In Wallace Steven's poem, "Sunday Morning" the idea of religion as it relates to reality is explored through the mind of the older lady. It is not through the older lady's religious voice, but the voice of Atheism, in her mind, that the poem is narrated. The poem is a discussion, a debate within her head, between the older lady's atheist voice and her religious voice on the perception of divinity. Her atheist voice questions religion, in which a problem of faith in the world is shown. It is shown through the older lady's atheist thoughts that those who believe in creeds that are not from an immediate perception of the visible world are living in illusion, and this illusion can make them unhappy. Through this atheistic ideal, religion is a form of illusion based on what is not visible and real. Death is shown as an absolute of human existence, and that the knowledge that death ends all finally, stimulating the awareness of beauty. Shown through the older lady's atheist thoughts, the answer to this question is shown. In her meditation, it is shown that human's should accept this condition and shed the illusion of religion and in this acceptance man will free them to love the world around them, and find paradise her on earth.

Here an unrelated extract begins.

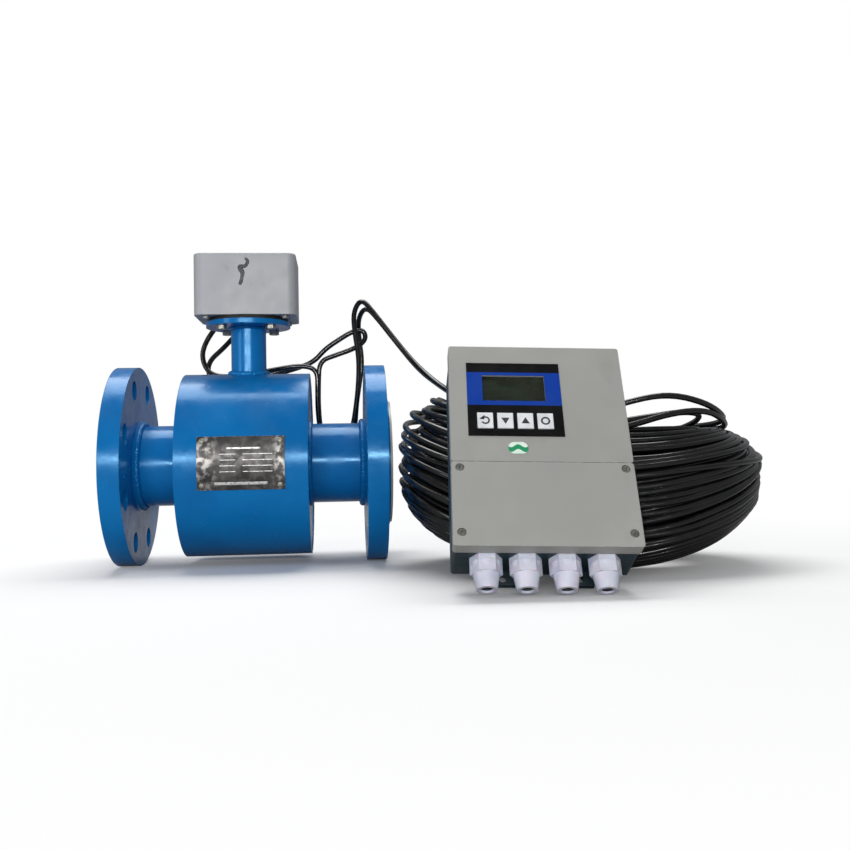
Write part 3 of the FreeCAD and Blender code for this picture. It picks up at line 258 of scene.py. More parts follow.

By giving the atheist voice the duty narration and the religious voice a duty of question tradition roles are switched. Formally, it is the religious voice, as like the bible, of which the atheist questions. Stevens uses this traditional switch as to show the atheist doctrine as superior, of which man should follow instead of religion. This conversation, the mediation within the old lady's head, is where atheism is shown as having concrete merit and worthy of praise.

Through the older lady's atheist voice, the poem shows the older lady, who is well off, almost pampered, with a sensuous streak, young but not past her prime, "she feels the dark / Encroachment of that old catastrophe" (Stevens, 5) It...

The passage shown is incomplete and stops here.